Astronomers have seen roughly a hundred galactic nuclei with double-bump broad-line emission, and many others with a peculiar X shape in radio wavelengths that might indicate a binary black hole. But there are only about a dozen sources in the sky confirmed to be two active black holes, says Tsai. Only two cases have black holes that are closer than 30 light-years apart.

A slightly different scenario is that one black hole is torqueing the other’s accretion disk as it flies by, creating a spiral arm in the disk that produces the asymmetric broad-line emission.

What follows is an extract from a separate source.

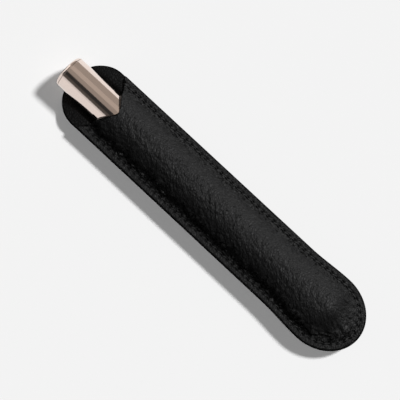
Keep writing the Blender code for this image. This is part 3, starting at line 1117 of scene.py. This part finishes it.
def knurled_knob():
    """The knob, with flutes cut along its grip."""
    profile = [(8, 0), (8, 2.6), (8.2, 3.0), (8.9, 3.5), (9.6, 3.6), (10.4, 3.6)]
    profile += [(10.8, 3.58), (22.4, 3.58), (22.8, 3.6), (24, 3.6), (24, 1.0)]
    profile += [(9.2, 1.0), (9.2, 0)]
    shape = turned_shape(profile, closed=False, edge=0, sides=KNURLS * 6)
    centre = PEN_AXIS * MM
    for vert in shape.verts:
        along = vert.co.x / MM - PEN_TAIL
        radius = math.hypot(vert.co.y, vert.co.z - centre.z) / MM
        if KNURLS_START < along < KNURLS_END and radius > KNURLS_INSIDE:
            turn = math.atan2(vert.co.z - centre.z, vert.co.y)
            cut = 0.5 - 0.5 * math.cos(turn * KNURLS)
            shrink = 1 - KNURL_SHARE * cut**2
            vert.co.y *= shrink
            vert.co.z = centre.z + (vert.co.z - centre.z) * shrink
    return shape


pen_piece(
    "knurled_knob",
    knurled_knob(),
    BLACK_RESIN,
    "knob",
    ["converter_knob"],
    sharp=30,
)

# ---------------------------------------------------------------- cap
# A drawn brass tube in the same plate, with a lip ring, a black inner cap that seals the nib, and a
# domed crown pressed in, which leaves a thin joint inside its rounded rim.

LIP = CAP_MOUTH + 2.0
LIP_JOINT = 0.12
CROWN_JOINT = 0.14
crown_profile = domed_end(PEN_LENGTH, -1)
crown_shoulder = crown_profile[-1][0]
crown_profile += [(crown_shoulder, PLUG_RADIUS), (PEN_LENGTH - PLUG_LENGTH, PLUG_RADIUS)]
crown_profile += [(PEN_LENGTH - PLUG_LENGTH, 0)]
pen_piece(
    "domed_crown",
    turned_shape(crown_profile, closed=False),
    CHAMPAGNE,
    "cap",
    ["cap_crown"],
)
cap_profile = [(LIP + LIP_JOINT, TUBE_BORE), (LIP + LIP_JOINT, PEN_RADIUS)]
cap_profile += [(crown_shoulder - CROWN_JOINT, PEN_RADIUS)]
cap_profile += [(crown_shoulder - CROWN_JOINT, TUBE_BORE)]
pen_piece(
    "cap_shell",
    turned_shape(cap_profile, edge=0.09),
    CHAMPAGNE,
    "cap",
    ["cap_tube"],
)
ring_profile = [(CAP_MOUTH, 5.65), (CAP_MOUTH, PEN_RADIUS), (LIP, PEN_RADIUS), (LIP, 5.65)]
pen_piece(
    "lip_ring",
    turned_shape(ring_profile, edge=0.14),
    CHAMPAGNE,
    "cap",
    ["cap_lip_ring"],
)
inner_floor = PEN_LENGTH - 5.3
inner_profile = [(inner_floor - 1, 0), (inner_floor - 1, 5.3), (LIP + 1, 5.3)]
inner_profile += [(LIP + 1, PLUG_RADIUS), (inner_floor, PLUG_RADIUS), (inner_floor, 0)]
pen_piece(
    "inner_seal_cap",
    turned_shape(inner_profile, closed=False),
    BLACK_RESIN,
    "cap",
    ["inner_cap"],
)

# ---------------------------------------------------------------- stage
# A pale paper floor, a soft key lamp from the -Y side, and soft boxes round the pen that draw the
# bands on its plating. Each lamp lights only the floor, the sleeve or the pen.

CAMERA_DISTANCE = 1000.0
SENSOR = 36
VIEW_WIDTH = 152.9
TARGET = (5.5, 1.45, 5.0)
LEAN = math.radians(10)
TURN = math.radians(180 + 43.37)

paper = new_material("paper", (0.72, 0.72, 0.72), 0.9)
floor_shape = bmesh.new()
bmesh.ops.create_grid(floor_shape, x_segments=1, y_segments=1, size=4.0)
floor_mesh = bpy.data.meshes.new("floor")
floor_shape.to_mesh(floor_mesh)
floor_shape.free()
floor_mesh.materials.append(paper)
floor = bpy.data.objects.new("floor", floor_mesh)
bpy.context.scene.collection.objects.link(floor)

camera_data = bpy.data.cameras.new("camera")
camera_data.sensor_width = SENSOR
camera_data.lens = SENSOR * CAMERA_DISTANCE / VIEW_WIDTH
camera_data.clip_end = 20
camera = bpy.data.objects.new("camera", camera_data)
bpy.context.scene.collection.objects.link(camera)
camera_turn = Matrix.Rotation(TURN, 4, "Z") @ Matrix.Rotation(LEAN, 4, "X")
camera_back = camera_turn @ Vector((0, 0, CAMERA_DISTANCE * MM))
camera.matrix_world = Matrix.Translation(Vector(TARGET) * MM + camera_back) @ camera_turn
bpy.context.scene.camera = camera


def lamp_group(name, pieces):
    """What a lamp lights."""
    group = bpy.data.collections.new(name)
    for piece in pieces:
        group.objects.link(piece)
    return group


sleeve_pieces = [
    piece
    for piece in bpy.context.scene.objects
    if piece.type == "MESH" and piece not in pen_pieces and piece is not floor
]
LIGHTS_FLOOR = lamp_group("lights_floor", [floor])
LIGHTS_SLEEVE = lamp_group("lights_sleeve", sleeve_pieces)
LIGHTS_PEN = lamp_group("lights_pen", pen_pieces)


def sun(name, elevation, bearing, angle, strength, group, shadow=True):
    """A distant lamp, seen at an elevation and at a bearing from +X towards +Y."""
    data = bpy.data.lights.new(name, "SUN")
    data.energy = strength
    data.angle = math.radians(angle)
    data.use_shadow = shadow
    lamp = bpy.data.objects.new(name, data)
    bpy.context.scene.collection.objects.link(lamp)
    up, round_z = math.radians(elevation), math.radians(bearing)
    flat = math.cos(up)
    towards = Vector((flat * math.cos(round_z), flat * math.sin(round_z), math.sin(up)))
    lamp.rotation_euler = towards.to_track_quat("Z", "Y").to_euler()
    lamp.light_linking.receiver_collection = group
    return lamp


KEY_BEARING = math.degrees(math.atan2(-0.89, -0.45))
sun("key", 64, KEY_BEARING, 7, 1.6, LIGHTS_SLEEVE)
sun("floor_key", 50.3, KEY_BEARING, 8, 3.6, LIGHTS_FLOOR)
sun("floor_fill", 90, 0, 1, 1.03, LIGHTS_FLOOR, shadow=False)


def soft_box(
    name, start, end, reach, radiance, colour, group, bearing=90, length=2.4
):
    """A soft box that spans two angles from straight up towards a bearing. Its length is level."""
    first, last = math.radians(start), math.radians(end)
    middle, half = (first + last) / 2, (last - first) / 2
    across = 2 * reach * math.tan(half) * MM
    data = bpy.data.lights.new(name, "AREA")
    data.shape = "RECTANGLE"
    data.size = length
    data.size_y = across
    data.energy = radiance * math.pi * length * across
    data.color = colour
    lamp = bpy.data.objects.new(name, data)
    bpy.context.scene.collection.objects.link(lamp)
    aside = Matrix.Rotation(math.radians(bearing - 90), 3, "Z")
    towards = aside @ Vector((0, math.sin(middle), math.cos(middle)))
    level = aside @ Vector((1, 0, 0))
    side = towards.cross(level)
    turn = Matrix((level, side, towards)).transposed().to_4x4()
    lamp.matrix_world = Matrix.Translation(towards * reach * MM) @ turn
    lamp.light_linking.receiver_collection = group
    return lamp


WARM = (1.0, 0.9, 0.8)
NEUTRAL = (1.0, 1.0, 1.0)
soft_box("white_below_right", 130, 172, 500, 0.80, NEUTRAL, LIGHTS_PEN)
soft_box("white_wall", 68, 130, 500, 0.83, NEUTRAL, LIGHTS_PEN)
soft_box("wall_top", 56, 68, 500, 0.66, NEUTRAL, LIGHTS_PEN)
soft_box("cornice", 36, 56, 500, 0.05, WARM, LIGHTS_PEN)
soft_box("dim_ceiling", -14, 13, 500, 0.29, WARM, LIGHTS_PEN)
soft_box("tan_ceiling", -42, -14, 500, 0.45, WARM, LIGHTS_PEN)
soft_box("taupe_wall", -91, -42, 500, 0.33, WARM, LIGHTS_PEN)
soft_box("white_below", -170, -91, 500, 0.95, NEUTRAL, LIGHTS_PEN)
soft_box("end_wall", 50, 100, 300, 0.90, NEUTRAL, LIGHTS_PEN, bearing=0, length=0.2)
soft_box("side_box", -100, -44, 600, 1.05, NEUTRAL, LIGHTS_SLEEVE)
soft_box("room", -20, 30, 600, 0.24, NEUTRAL, LIGHTS_SLEEVE)

floor.visible_glossy = False
floor.visible_shadow = False
world = bpy.data.worlds.new("room")
bpy.context.scene.world = world
world.use_nodes = True
world.node_tree.nodes["Background"].inputs["Color"].default_value = (1, 1, 1, 1)
world.node_tree.nodes["Background"].inputs["Strength"].default_value = 0.03
bpy.context.scene.view_settings.view_transform = "Standard"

This idea particularly intrigues Luka Popovi? (Astronomical Observatory, Serbia), who explains that theorists expect some merging black holes can produce one or two spiral arms in an accretion disk. “I agree with the authors, that it might be a supermassive binary black hole,” he says. But the question remains whether there’s a good way in such an arm to create the strange emission, he adds.

Either binary scenario could explain the crooked jet, because a second black hole might have whipped the jet into its winding shape.

Or there might be no second black hole at all: the weird features might come from a spinning black hole with an asymmetric accretion disk, misaligned from the black hole’s spin axis and being dragged back into place. Of course, then there’s the question of what threw the disk askew . . .

Tsai stresses that all the suggestions the team has put forward are merely hypotheses. They’re currently gathering high-resolution radio observations that will hopefully help them narrow in on the answer.

Reference: C.-W. Tsai et al. "WISE J233237.05-505643.5: a Double-Peaked Broad-Lined AGN with Spiral-Shaped Radio Morphology." Astrophysical Journal, December 10, 2013.